Einer der Passagiere an Bord soll laut Medienberichten am Freitagabend über Mallorca einen diabetischen Schock simuliert haben, um den Piloten der Air Arabia Maroc zu einem außerplanmäßigen Stopp zu bringen. Als dieser wegen des vermeintlichen Notfalls den Tower angefunkt und auf dem Boden aufgesetzt hatte, verließen 22 Fluggäste tumultartig die Maschine und stürmten über die Rollbahn Richtung Airport-Umzäunung. Das ist auch auf Video-Aufnahmen der Tageszeitung „Diario de Mallorca“ dokumentiert. Mainstream-Medien hatten zunächst unterstellt, dass die Aufnahmen von der spanischen Rechtspartei VOX in den sozialen Netzwerken lanciert wurden.

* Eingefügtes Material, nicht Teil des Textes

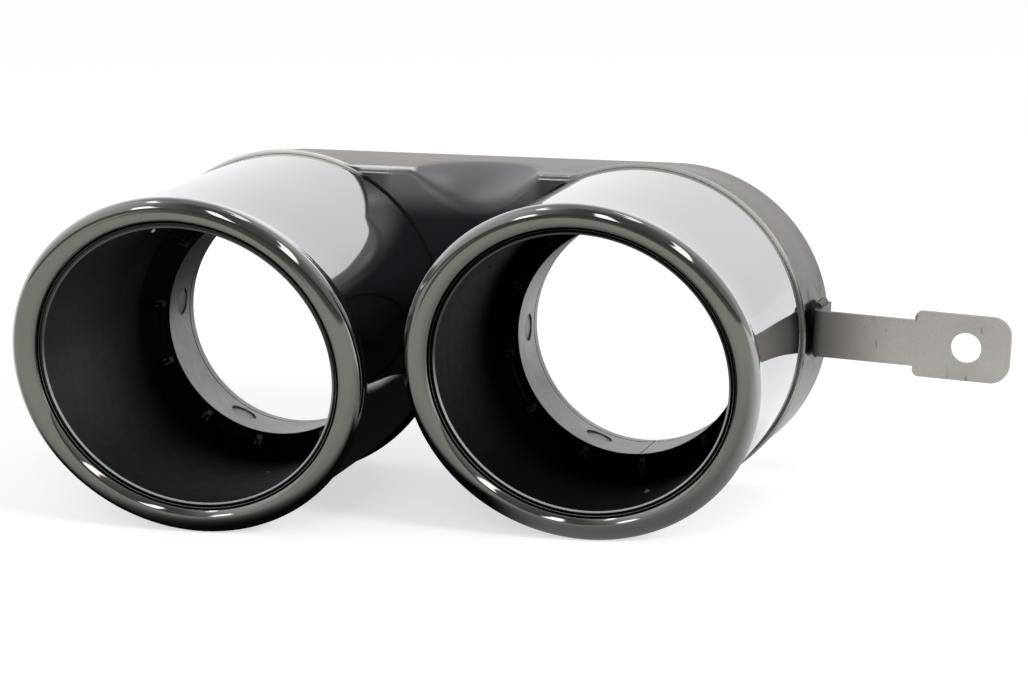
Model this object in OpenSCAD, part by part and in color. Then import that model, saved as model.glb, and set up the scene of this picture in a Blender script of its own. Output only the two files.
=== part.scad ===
// Twin slash-cut exhaust tip: two polished outlets on one pressed rear housing
// X runs from the left outlet to the right one, Y from the mouths to the exhaust, Z up
// The origin is the centre of the left inlet at its rear mouth

/* [Inlets] */
// Bore of the inlet rings
inlet_d = 68; // [60:0.5:76]
// Wall of the inlet rings
ring_t = 1.5; // [1:0.1:2]
// Length of the inlet rings
ring_len = 21; // [18:0.5:26]
// Diameter of the round plug-weld marks inside the rings
mark_d = 8; // [5:0.5:9]
// Depth of the plug-weld marks
mark_depth = 0.35; // [0.2:0.05:0.6]
// Number of plug-weld marks in each ring
mark_count = 5; // [3:1:5]
// Angle from one mark to the next, in degrees
mark_pitch = 69; // [50:1:72]
// Turn of the left ring's first mark, in degrees
left_mark_turn = 175.5; // [0:0.5:360]
// Turn of the right ring's first mark, in degrees
right_mark_turn = 180; // [0:0.5:360]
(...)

Da der Flughafen aus Sicherheitsgründen stundenlang seinen Betrieb einstellen musste, verpassten viele Reisende kurz vor dem Ende der Herbstferien ihren Flug. Etliche Maschinen mussten von Mallorca nach Ibiza, Menorca, Barcelona oder Valencia umgeleitet werden. Betroffen waren tausende von Menschen, die teilweise im Hotel übernachten mussten oder mit kleinen Kindern und älteren Leuten im Schlepptau am Flughafen strandeten.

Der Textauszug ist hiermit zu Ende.